- INSTRUCTIONS TO FOLLOW: Extract, without alteration, each line from the start of the listing to the line bearing "to its right.".

- SOURCE MATERIAL:
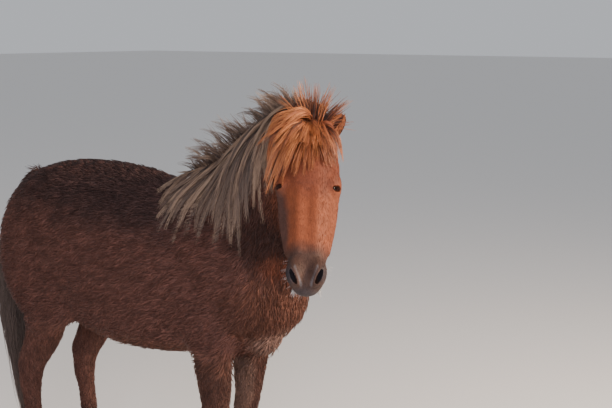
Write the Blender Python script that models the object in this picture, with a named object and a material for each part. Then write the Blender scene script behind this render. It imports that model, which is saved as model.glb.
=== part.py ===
"""A life-size still model of an Icelandic horse in its winter coat, standing with its head turned to its right.

Metres, +X towards the chest, +Y to the horse's left, +Z up, the ground at Z = 0. The flesh is one rounded form, made
of named muscle and bone masses that melt into each other, and thin cuts part it into the named nodes.
"""

import math
import random
from collections import Counter

import bmesh
import bpy
import numpy as np
from mathutils import Matrix, Vector
from mathutils.bvhtree import BVHTree

GAP = 0.0003                   # between parts that touch
BODY_GRID = 0.011              # mesh pitch before thinning
HEAD_GRID = 0.0042
BODY_TRIANGLES = 4200
HEAD_TRIANGLES = 2400

# Pose: where the neck leaves the shoulders and how it turns to the right.
NECK_TURN = math.radians(-36)
HEAD_TURN = math.radians(-55)
HEAD_DROP = math.radians(52)


for leftover in list(bpy.data.objects):
    bpy.data.objects.remove(leftover, do_unlink=True)


# Rounded masses: each is (low corner, high corner, distance function).

def lengths(rows):
    return np.sqrt((rows * rows).sum(axis=1))


def frame_at(origin, turn=0.0, drop=0.0, roll=0.0):
    """A place whose +X is turned about the vertical and then dropped below level."""
    return (
        Matrix.Translation(origin)
        @ Matrix.Rotation(turn, 4, "Z")
        @ Matrix.Rotation(drop, 4, "Y")
        @ Matrix.Rotation(roll, 4, "X")
    )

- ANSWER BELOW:
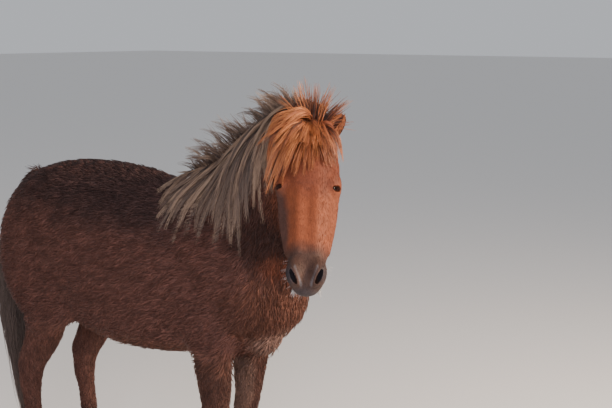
Write the Blender Python script that models the object in this picture, with a named object and a material for each part. Then write the Blender scene script behind this render. It imports that model, which is saved as model.glb.
=== part.py ===
"""A life-size still model of an Icelandic horse in its winter coat, standing with its head turned to its right.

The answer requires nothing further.